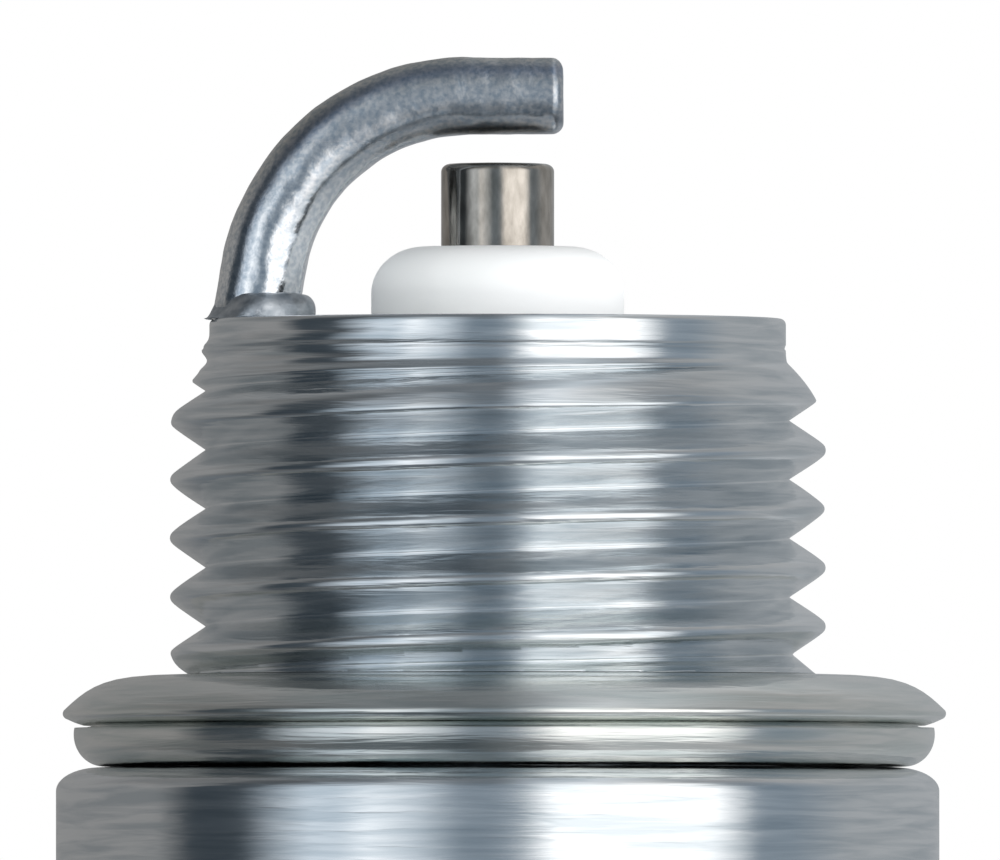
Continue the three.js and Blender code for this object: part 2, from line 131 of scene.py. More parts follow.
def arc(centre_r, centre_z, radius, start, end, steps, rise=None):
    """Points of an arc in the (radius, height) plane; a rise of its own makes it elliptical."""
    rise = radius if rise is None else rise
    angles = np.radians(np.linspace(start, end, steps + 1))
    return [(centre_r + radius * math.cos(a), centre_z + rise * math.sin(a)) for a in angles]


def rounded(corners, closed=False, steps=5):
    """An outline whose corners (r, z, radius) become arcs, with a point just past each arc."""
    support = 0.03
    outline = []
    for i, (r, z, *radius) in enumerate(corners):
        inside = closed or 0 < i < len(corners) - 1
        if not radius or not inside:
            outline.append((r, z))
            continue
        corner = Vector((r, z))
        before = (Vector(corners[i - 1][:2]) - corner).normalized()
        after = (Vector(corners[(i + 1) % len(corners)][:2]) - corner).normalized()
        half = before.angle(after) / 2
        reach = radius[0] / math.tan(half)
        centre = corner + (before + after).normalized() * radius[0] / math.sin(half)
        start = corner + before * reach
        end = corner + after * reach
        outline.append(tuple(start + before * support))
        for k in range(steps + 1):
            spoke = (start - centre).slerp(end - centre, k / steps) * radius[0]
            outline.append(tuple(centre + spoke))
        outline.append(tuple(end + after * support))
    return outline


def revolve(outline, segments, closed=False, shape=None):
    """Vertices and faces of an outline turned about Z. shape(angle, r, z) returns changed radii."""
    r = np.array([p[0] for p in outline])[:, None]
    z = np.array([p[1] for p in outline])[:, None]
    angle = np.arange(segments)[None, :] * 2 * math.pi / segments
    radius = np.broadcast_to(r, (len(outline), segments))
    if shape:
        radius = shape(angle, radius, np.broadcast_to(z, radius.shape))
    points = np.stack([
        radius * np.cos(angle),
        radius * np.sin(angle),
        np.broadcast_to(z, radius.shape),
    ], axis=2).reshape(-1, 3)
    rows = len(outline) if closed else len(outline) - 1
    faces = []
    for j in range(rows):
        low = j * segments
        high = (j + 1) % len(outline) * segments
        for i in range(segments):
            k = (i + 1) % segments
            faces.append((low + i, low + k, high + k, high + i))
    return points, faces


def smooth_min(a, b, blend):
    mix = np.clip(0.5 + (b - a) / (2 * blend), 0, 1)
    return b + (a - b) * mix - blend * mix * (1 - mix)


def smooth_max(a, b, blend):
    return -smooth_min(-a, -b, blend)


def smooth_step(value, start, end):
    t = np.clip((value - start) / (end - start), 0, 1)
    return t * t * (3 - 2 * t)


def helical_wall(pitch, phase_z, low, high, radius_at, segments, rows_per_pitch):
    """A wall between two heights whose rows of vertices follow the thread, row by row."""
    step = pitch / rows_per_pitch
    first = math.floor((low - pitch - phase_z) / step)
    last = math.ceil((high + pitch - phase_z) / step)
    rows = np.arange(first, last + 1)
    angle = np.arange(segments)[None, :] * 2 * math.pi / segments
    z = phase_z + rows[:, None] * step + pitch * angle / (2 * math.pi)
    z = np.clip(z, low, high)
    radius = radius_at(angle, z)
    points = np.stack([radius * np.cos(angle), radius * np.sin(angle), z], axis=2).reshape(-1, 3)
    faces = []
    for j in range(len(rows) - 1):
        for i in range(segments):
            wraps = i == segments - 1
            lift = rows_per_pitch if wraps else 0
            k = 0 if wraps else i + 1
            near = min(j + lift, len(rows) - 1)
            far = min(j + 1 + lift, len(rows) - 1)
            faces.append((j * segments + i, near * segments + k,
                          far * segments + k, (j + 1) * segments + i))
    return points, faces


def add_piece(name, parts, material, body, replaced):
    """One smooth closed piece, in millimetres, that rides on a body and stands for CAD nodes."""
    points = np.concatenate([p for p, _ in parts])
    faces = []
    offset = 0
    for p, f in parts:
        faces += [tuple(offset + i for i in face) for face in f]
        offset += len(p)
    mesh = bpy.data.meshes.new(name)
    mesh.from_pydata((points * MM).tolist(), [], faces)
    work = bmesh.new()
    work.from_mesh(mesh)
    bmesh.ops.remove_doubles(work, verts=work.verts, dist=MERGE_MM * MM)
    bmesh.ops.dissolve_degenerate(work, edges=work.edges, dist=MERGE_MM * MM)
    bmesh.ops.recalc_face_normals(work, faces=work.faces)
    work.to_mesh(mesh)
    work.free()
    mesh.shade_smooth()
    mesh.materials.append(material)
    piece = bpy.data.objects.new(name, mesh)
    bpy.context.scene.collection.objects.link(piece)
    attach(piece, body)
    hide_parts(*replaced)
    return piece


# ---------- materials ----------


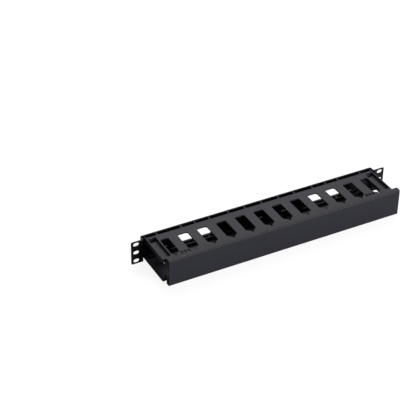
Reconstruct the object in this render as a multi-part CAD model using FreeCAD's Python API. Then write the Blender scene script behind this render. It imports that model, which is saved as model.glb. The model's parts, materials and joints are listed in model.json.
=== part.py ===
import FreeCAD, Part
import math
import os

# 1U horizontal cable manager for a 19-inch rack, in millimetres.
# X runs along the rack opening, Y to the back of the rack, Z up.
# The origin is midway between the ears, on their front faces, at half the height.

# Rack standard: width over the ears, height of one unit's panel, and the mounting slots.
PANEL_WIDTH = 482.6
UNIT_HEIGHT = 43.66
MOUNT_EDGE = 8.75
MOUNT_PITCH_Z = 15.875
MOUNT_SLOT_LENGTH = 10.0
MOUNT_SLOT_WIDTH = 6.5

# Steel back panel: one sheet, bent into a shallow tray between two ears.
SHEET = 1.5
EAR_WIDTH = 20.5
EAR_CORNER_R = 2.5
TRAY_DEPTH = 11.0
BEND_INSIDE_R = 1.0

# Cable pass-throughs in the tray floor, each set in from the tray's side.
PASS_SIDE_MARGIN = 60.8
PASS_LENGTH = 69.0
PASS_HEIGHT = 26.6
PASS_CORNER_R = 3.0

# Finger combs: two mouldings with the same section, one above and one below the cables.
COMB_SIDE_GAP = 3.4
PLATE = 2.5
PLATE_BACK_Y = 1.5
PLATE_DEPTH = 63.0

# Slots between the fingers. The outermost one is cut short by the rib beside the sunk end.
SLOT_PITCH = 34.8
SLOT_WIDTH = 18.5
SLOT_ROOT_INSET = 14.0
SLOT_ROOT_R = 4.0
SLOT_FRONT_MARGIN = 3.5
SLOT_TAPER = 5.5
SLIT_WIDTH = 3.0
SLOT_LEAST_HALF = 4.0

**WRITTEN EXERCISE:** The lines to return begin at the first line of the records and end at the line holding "return [(centre_r +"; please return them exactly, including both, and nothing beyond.

**THE REPLY:**
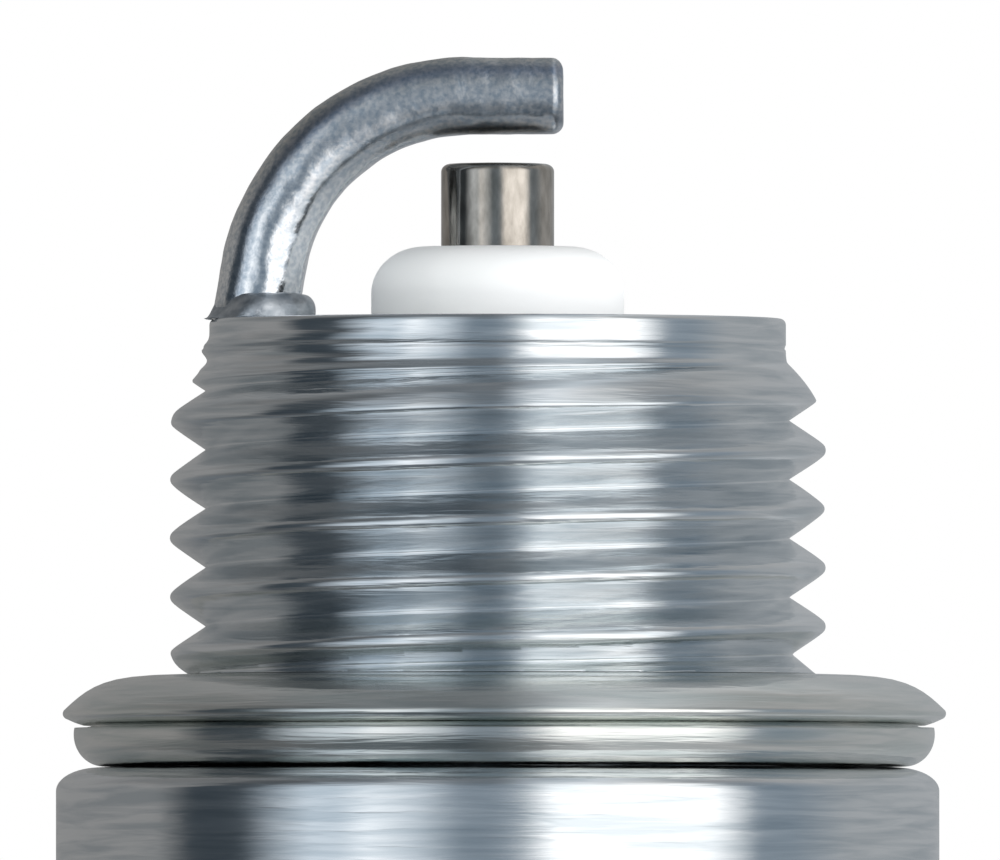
Continue the three.js and Blender code for this object: part 2, from line 131 of scene.py. More parts follow.
def arc(centre_r, centre_z, radius, start, end, steps, rise=None):
    """Points of an arc in the (radius, height) plane; a rise of its own makes it elliptical."""
    rise = radius if rise is None else rise
    angles = np.radians(np.linspace(start, end, steps + 1))
    return [(centre_r + radius * math.cos(a), centre_z + rise * math.sin(a)) for a in angles]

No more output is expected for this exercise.